* [Problem statement] Extract the first line through the line containing "return end_centre(end).X +" from the listing below, exactly as written.

* [Data excerpt]
## START

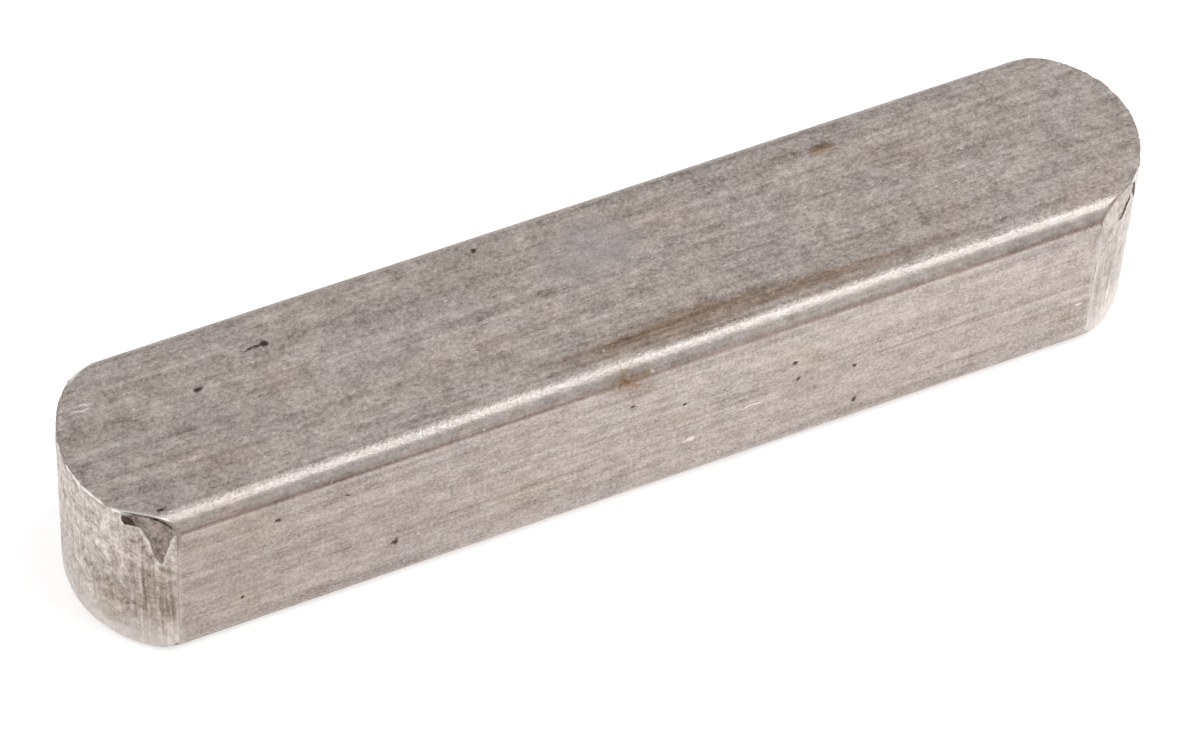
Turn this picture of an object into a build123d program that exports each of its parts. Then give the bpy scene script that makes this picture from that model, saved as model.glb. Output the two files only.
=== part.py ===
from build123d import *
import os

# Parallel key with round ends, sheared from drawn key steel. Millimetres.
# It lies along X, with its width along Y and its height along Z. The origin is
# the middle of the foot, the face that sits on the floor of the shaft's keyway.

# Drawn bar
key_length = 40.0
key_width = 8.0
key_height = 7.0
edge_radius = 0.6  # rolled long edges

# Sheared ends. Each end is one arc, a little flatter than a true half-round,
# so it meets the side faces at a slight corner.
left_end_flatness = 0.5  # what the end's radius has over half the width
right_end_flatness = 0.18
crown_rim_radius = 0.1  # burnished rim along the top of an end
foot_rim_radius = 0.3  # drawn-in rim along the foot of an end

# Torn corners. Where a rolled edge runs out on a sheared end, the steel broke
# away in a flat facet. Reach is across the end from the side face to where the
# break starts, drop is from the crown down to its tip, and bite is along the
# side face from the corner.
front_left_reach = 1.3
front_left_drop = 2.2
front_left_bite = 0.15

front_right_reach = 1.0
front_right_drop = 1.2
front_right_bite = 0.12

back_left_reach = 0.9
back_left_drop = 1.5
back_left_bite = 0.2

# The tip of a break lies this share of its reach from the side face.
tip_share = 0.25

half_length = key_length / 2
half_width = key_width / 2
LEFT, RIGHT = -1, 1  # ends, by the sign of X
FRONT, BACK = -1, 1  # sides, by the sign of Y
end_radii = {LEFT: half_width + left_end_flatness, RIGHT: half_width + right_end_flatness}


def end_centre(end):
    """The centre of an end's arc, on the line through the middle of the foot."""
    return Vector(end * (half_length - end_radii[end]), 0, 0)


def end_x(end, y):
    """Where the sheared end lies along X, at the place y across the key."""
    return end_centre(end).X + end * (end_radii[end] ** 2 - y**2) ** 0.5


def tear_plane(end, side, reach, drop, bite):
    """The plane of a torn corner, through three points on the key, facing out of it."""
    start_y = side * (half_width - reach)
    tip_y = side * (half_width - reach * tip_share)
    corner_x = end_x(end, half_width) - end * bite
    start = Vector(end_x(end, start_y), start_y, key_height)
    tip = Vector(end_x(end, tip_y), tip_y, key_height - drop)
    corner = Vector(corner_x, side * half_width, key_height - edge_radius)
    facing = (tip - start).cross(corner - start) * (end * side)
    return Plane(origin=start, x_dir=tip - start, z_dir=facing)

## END

* [Final result]
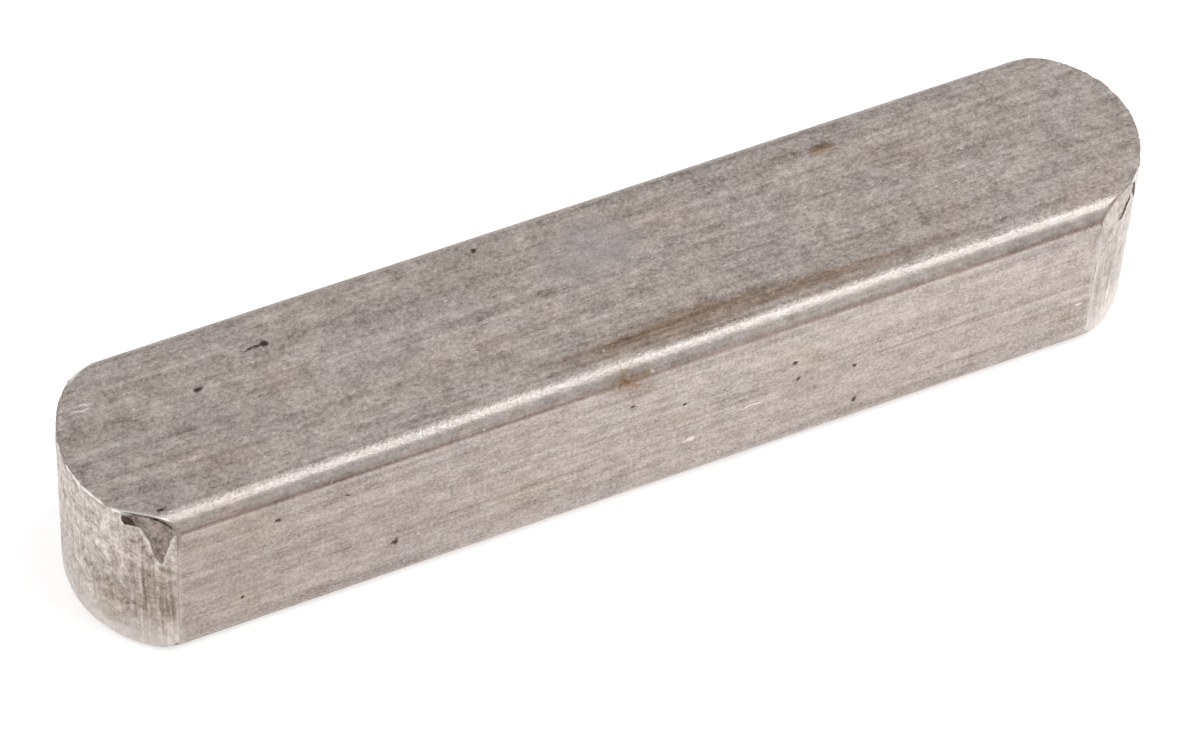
Turn this picture of an object into a build123d program that exports each of its parts. Then give the bpy scene script that makes this picture from that model, saved as model.glb. Output the two files only.
=== part.py ===
from build123d import *
import os

# Parallel key with round ends, sheared from drawn key steel. Millimetres.
# It lies along X, with its width along Y and its height along Z. The origin is
# the middle of the foot, the face that sits on the floor of the shaft's keyway.

# Drawn bar
key_length = 40.0
key_width = 8.0
key_height = 7.0
edge_radius = 0.6  # rolled long edges

# Sheared ends. Each end is one arc, a little flatter than a true half-round,
# so it meets the side faces at a slight corner.
left_end_flatness = 0.5  # what the end's radius has over half the width
right_end_flatness = 0.18
crown_rim_radius = 0.1  # burnished rim along the top of an end
foot_rim_radius = 0.3  # drawn-in rim along the foot of an end

# Torn corners. Where a rolled edge runs out on a sheared end, the steel broke
# away in a flat facet. Reach is across the end from the side face to where the
# break starts, drop is from the crown down to its tip, and bite is along the
# side face from the corner.
front_left_reach = 1.3
front_left_drop = 2.2
front_left_bite = 0.15

front_right_reach = 1.0
front_right_drop = 1.2
front_right_bite = 0.12

back_left_reach = 0.9
back_left_drop = 1.5
back_left_bite = 0.2

# The tip of a break lies this share of its reach from the side face.
tip_share = 0.25

half_length = key_length / 2
half_width = key_width / 2
LEFT, RIGHT = -1, 1  # ends, by the sign of X
FRONT, BACK = -1, 1  # sides, by the sign of Y
end_radii = {LEFT: half_width + left_end_flatness, RIGHT: half_width + right_end_flatness}


def end_centre(end):
    """The centre of an end's arc, on the line through the middle of the foot."""
    return Vector(end * (half_length - end_radii[end]), 0, 0)


def end_x(end, y):
    """Where the sheared end lies along X, at the place y across the key."""
    return end_centre(end).X + end * (end_radii[end] ** 2 - y**2) ** 0.5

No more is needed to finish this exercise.